如果说“絜矩之道”是专为君子自身形象品德提出的要求,那么“乐之君子”就是专门为君子眼光向下、与老百姓打成一片提出的态度要求和行为规范。这一点《大学》连续引用了《诗经》中三首诗的句子,以此来说明君子一方面要有“絜矩之道”,另一方面也要做一个与老百姓同声气、共命运的“乐只君子”。如此,才可以成为“民之父母”,才可以做到“道得众”。《大学》里这种行文思维方法与其政治思维方法是十分一致的。从理想的一面看,君子要有“絜矩之道”,就是要掌握测量方正的法则,要有权衡利弊的能力;而从实际的一面看,君子还要眼光向下,与老百姓休戚与共。也就是说,在君子身上应该是既有“絜矩之道”,又能够与民同命,是一个“乐只君子”。二者应该是一个统一整体。这显然是对君子理想人格的完美描绘。“乐只君子”是说与民同休戚共命运时必须高兴快乐,态度真诚,不能虚情假意地摆摆架子、做做样子。这就是我们现在所说的提倡实事求是,反对形式主义。
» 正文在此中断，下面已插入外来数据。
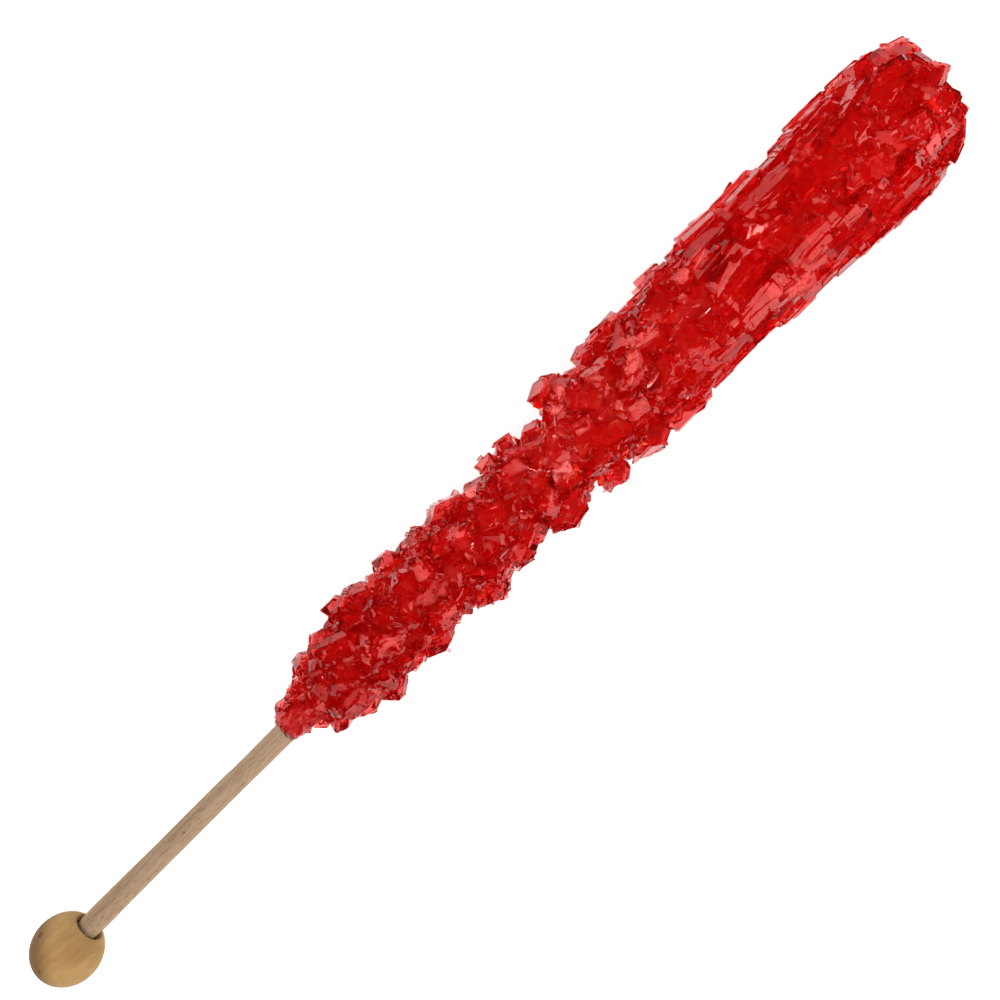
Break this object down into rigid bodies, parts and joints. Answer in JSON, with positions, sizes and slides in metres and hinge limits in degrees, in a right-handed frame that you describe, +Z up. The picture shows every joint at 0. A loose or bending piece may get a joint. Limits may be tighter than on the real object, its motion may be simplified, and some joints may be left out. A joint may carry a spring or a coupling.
{
  "type": "rock candy stick",
  "caption": "Club-shaped cluster of red sugar crystals grown along a round wooden dowel with a turned wooden bead as its handle, lying on its side.",
  "frame": {"origin": "on the table, under the middle of the bounding box", "axes": "+X along the stick from the bead to the candy's tip, +Z up from the table it lies on, +Y to the left of +X"},
  "size_m": [0.1728, 0.021, 0.0197],
  "materials": {
    "sugar": "clear deep red crystal with smooth glinting faces, paler pink where it is thin",
    "dowel_wood": "bare pale birch with fine lengthwise grain",
    "bead_wood": "smooth turned birch with a faint sheen and curved growth rings"
  },
  "bodies": {
    "root": {"candy": "sugar", "dowel": "dowel_wood", "bead": "bead_wood"}
  },
  "joints": []
}
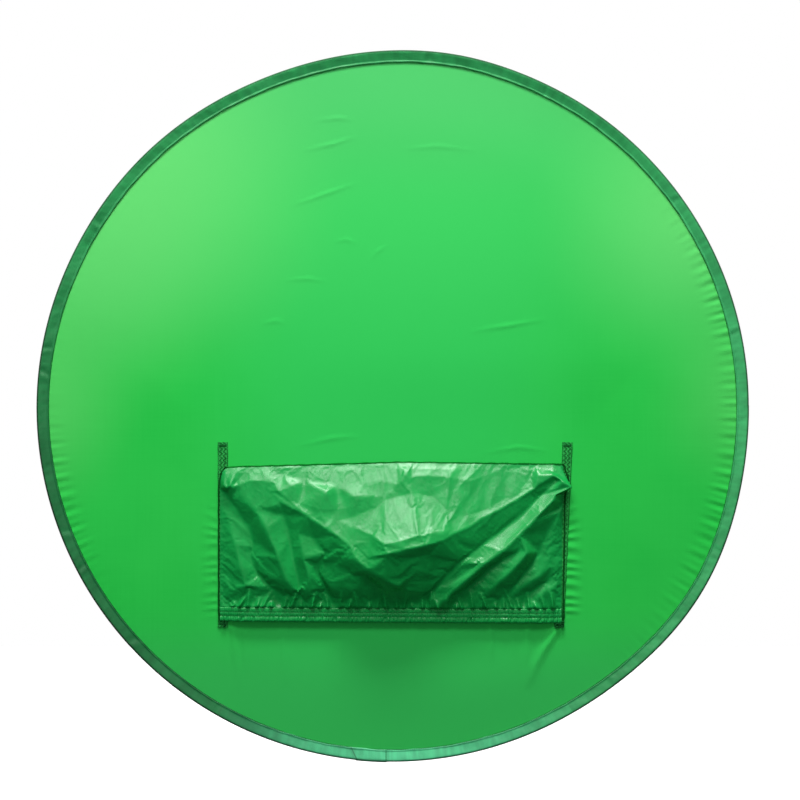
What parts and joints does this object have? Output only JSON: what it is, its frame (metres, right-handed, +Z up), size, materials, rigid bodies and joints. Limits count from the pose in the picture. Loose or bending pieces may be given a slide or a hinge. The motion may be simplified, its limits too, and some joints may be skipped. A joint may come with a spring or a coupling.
{
  "type": "pop-up backdrop screen",
  "caption": "Collapsible round cloth screen in a sprung hoop with satin edge binding and a gathered pocket that slips over a chair's back.",
  "frame": {"origin": "middle of the pocket's top seam, on the panel's rear face, where a chair's back takes the screen's weight", "axes": "+Z up the disc, +Y out of the screen's plain front face, +X to the right as seen from the rear"},
  "size_m": [1.42, 0.0883, 1.4208],
  "materials": {
    "screen_fabric": "matte",
    "binding_satin": "satin",
    "pocket_satin": "satin",
    "webbing": "matte",
    "elastic": "matte",
    "thread": "matte",
    "spring_steel": "satin"
  },
  "bodies": {
    "screen": {"screen_panel_middle": "screen_fabric", "rim_binding_top": "binding_satin", "rim_binding_bottom": "binding_satin", "binding_join": "binding_satin", "hoop_band_top": "spring_steel", "hoop_band_bottom_left": "spring_steel", "hoop_band_bottom_right": "spring_steel", "hoop_splice_plate": "spring_steel", "hoop_rivet_1": "spring_steel", "hoop_rivet_2": "spring_steel", "hoop_rivet_3": "spring_steel", "hoop_rivet_4": "spring_steel", "pocket_tape_left": "webbing", "pocket_tape_right": "webbing", "tape_tack_left_top": "thread", "tape_tack_left_bottom": "thread", "tape_tack_right_top": "thread", "tape_tack_right_bottom": "thread", "pocket_top_seam": "pocket_satin", "pocket_side_seam_left": "pocket_satin", "pocket_side_seam_right": "pocket_satin", "elastic_tack_left": "thread", "elastic_tack_right": "thread"},
    "pocket": {"pocket_cloth": "pocket_satin", "hem_casing": "pocket_satin", "hem_elastic": "elastic"},
    "left_side": {"screen_panel_left": "screen_fabric", "rim_binding_left": "binding_satin", "hoop_band_left": "spring_steel"},
    "right_side": {"screen_panel_right": "screen_fabric", "rim_binding_right": "binding_satin", "hoop_band_right": "spring_steel"}
  },
  "joints": [
    {"name": "pocket_mouth", "type": "hinge", "parent": "screen", "child": "pocket", "pos_m": [0, 0, 0], "axis": [-1, 0, 0], "range_deg": [0, 25], "stiffness_Nm_per_rad": 1.5},
    {"name": "left_side_bend", "type": "hinge", "parent": "screen", "child": "left_side", "pos_m": [-0.45, 0.03, 0.117], "axis": [0, 0, -1], "range_deg": [0, 75], "stiffness_Nm_per_rad": 6},
    {"name": "right_side_bend", "type": "hinge", "parent": "screen", "child": "right_side", "pos_m": [0.45, 0.03, 0.117], "axis": [0, 0, 1], "range_deg": [0, 75], "stiffness_Nm_per_rad": 6}
  ]
}
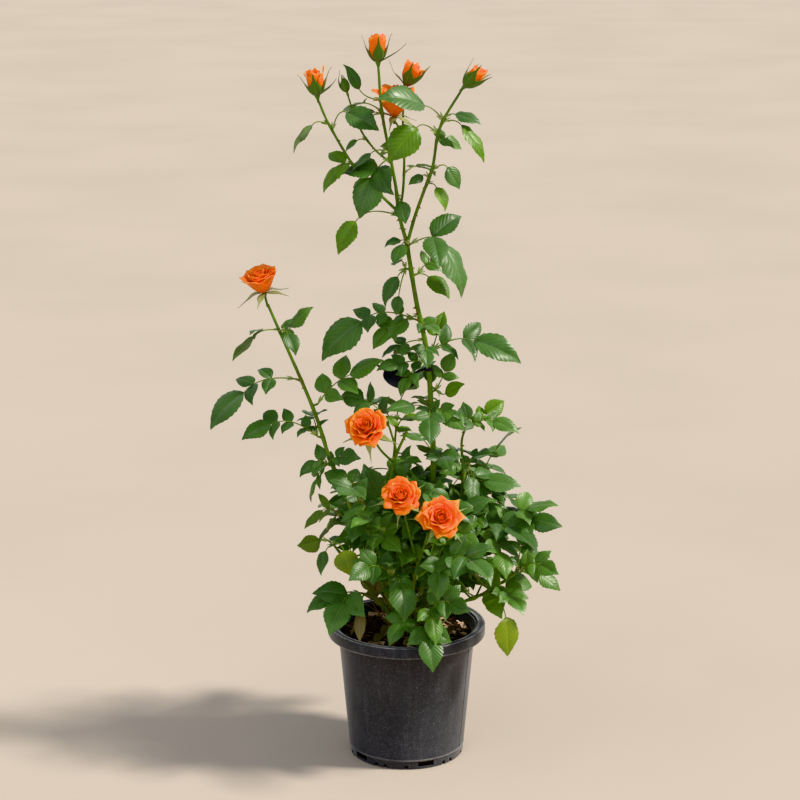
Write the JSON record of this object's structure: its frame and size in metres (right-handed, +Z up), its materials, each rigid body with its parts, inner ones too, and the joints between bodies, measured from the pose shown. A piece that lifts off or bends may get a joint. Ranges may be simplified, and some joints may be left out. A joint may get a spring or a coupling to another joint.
{
  "type": "rose bush in a nursery pot",
  "caption": "Young rose bush with orange buds and blooms, glossy compound leaves and green canes, growing in a black plastic nursery pot.",
  "frame": {"origin": "middle of the pot's flat underside, on the surface that the pot stands on", "axes": "+Z up, -Y to the side of the bush that faces the camera in the picture, +X to the right in that view"},
  "size_m": [0.5398, 0.428, 1.1479],
  "materials": {
    "pot": "matte, moulded, lightly scuffed",
    "soil": "dark bark potting mix with chips and dried litter",
    "stump": "rough grey-brown bark",
    "cane": "smooth green bark with reddish thorns",
    "leaf": "glossy green leaves, some lime, some yellow-green",
    "petal": "soft satin orange petals",
    "label": "smooth thin plastic, plain"
  },
  "bodies": {
    "root": {"pot": "pot", "soil": "soil", "stump": "stump", "main_cane": "cane", "left_cane": "cane", "centre_cane": "cane", "right_cane": "cane", "low_right_cane": "cane", "front_cane": "cane", "low_left_cane": "cane", "back_cane": "cane", "upper_middle_shoot": "leaf", "upper_right_shoot": "leaf", "upper_left_shoot": "leaf", "green_bud_shoot": "leaf", "upper_back_shoot": "leaf", "left_bloom": "petal", "centre_bloom": "petal", "front_left_bloom": "petal", "front_right_bloom": "petal", "fork_leaves": "leaf", "high_right_leaves": "leaf", "high_left_leaves": "leaf", "middle_left_leaves": "leaf", "middle_right_leaves": "leaf", "label_leaves": "leaf", "middle_low_leaves": "leaf", "whorl_leaves": "leaf", "main_low_leaves": "leaf", "left_top_leaves": "leaf", "left_high_leaves": "leaf", "left_inner_leaves": "leaf", "left_middle_leaves": "leaf", "left_low_leaves": "leaf", "right_top_leaves": "leaf", "right_middle_leaves": "leaf", "right_outer_twig": "leaf", "right_end_twig": "leaf", "right_hanging_twig": "leaf", "right_back_twig": "leaf", "front_high_twig": "leaf", "front_left_twig": "leaf", "front_low_twig": "leaf", "centre_high_twig": "leaf", "centre_left_twig": "leaf", "centre_front_twig": "leaf", "left_side_twig": "leaf", "left_end_twig": "leaf", "left_rim_twig": "leaf", "left_back_twig": "leaf", "back_high_twig": "leaf", "back_right_twig": "leaf", "back_left_twig": "leaf", "back_low_twig": "leaf", "stem_label": "label"}
  },
  "joints": []
}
不论古代现代,要发自内心地真诚地做到这一点,真是难能可贵。
核心问题在于,儒家看到了君子“絜矩”、“乐只”与人民大众的密切关系,“民之所好好之,民之所恶恶之,此之谓民之父母”。这是一层关系,君子要想人民大众之所想,急人民大众之所急,与民同乐,休戚与共。另一层关系,强调了君子在人民大众中的地位和影响,犹如巍峨高耸的终南山,“民具尔瞻”,众人仰慕,一言一行,一举一动都要谨慎,都是以身作则的“絜矩之道”。反之,行为普普通通甚至经常有乱七八糟的事情纠缠,人们烦还嫌烦不够,怎么会有好的影响呢。这就是先儒对君子人格形象的完美表述和理想追求。
“絜矩之道”与“乐只君子”是《大学》里两个十分重要的概念,虽然没有被固定在我们的思想和语言体系中,成为指导社会行为准则,但我在抠读《大学》的时候却强烈地感受到,这两个概念在君子个人修行和经世致用方面有着很特殊的意义,在中国历代封建统治者身上如果真的能够将它们十分完美地统一成一个整体,也就是说既有“絜矩之道”,又能“乐只君子”,那样勤劳智慧的中华民族就会真正成为世界上最幸福的人民。可惜,这一点自古及今没有一个统治者能够真正做到,也没有几个君子能够坚持做好。这太遗憾了!
不过,有一句话或许能够简明地表达“絜矩之道”与“乐只君子”这两句话的内容,它就是“己所不欲勿施于人”。大家想想,自己都觉得不好的事情怎么能够让别人去做呢?反过来,自己喜欢的东西怎么能够想想占有就占有呢?一切都要设身处地、推己及人啊!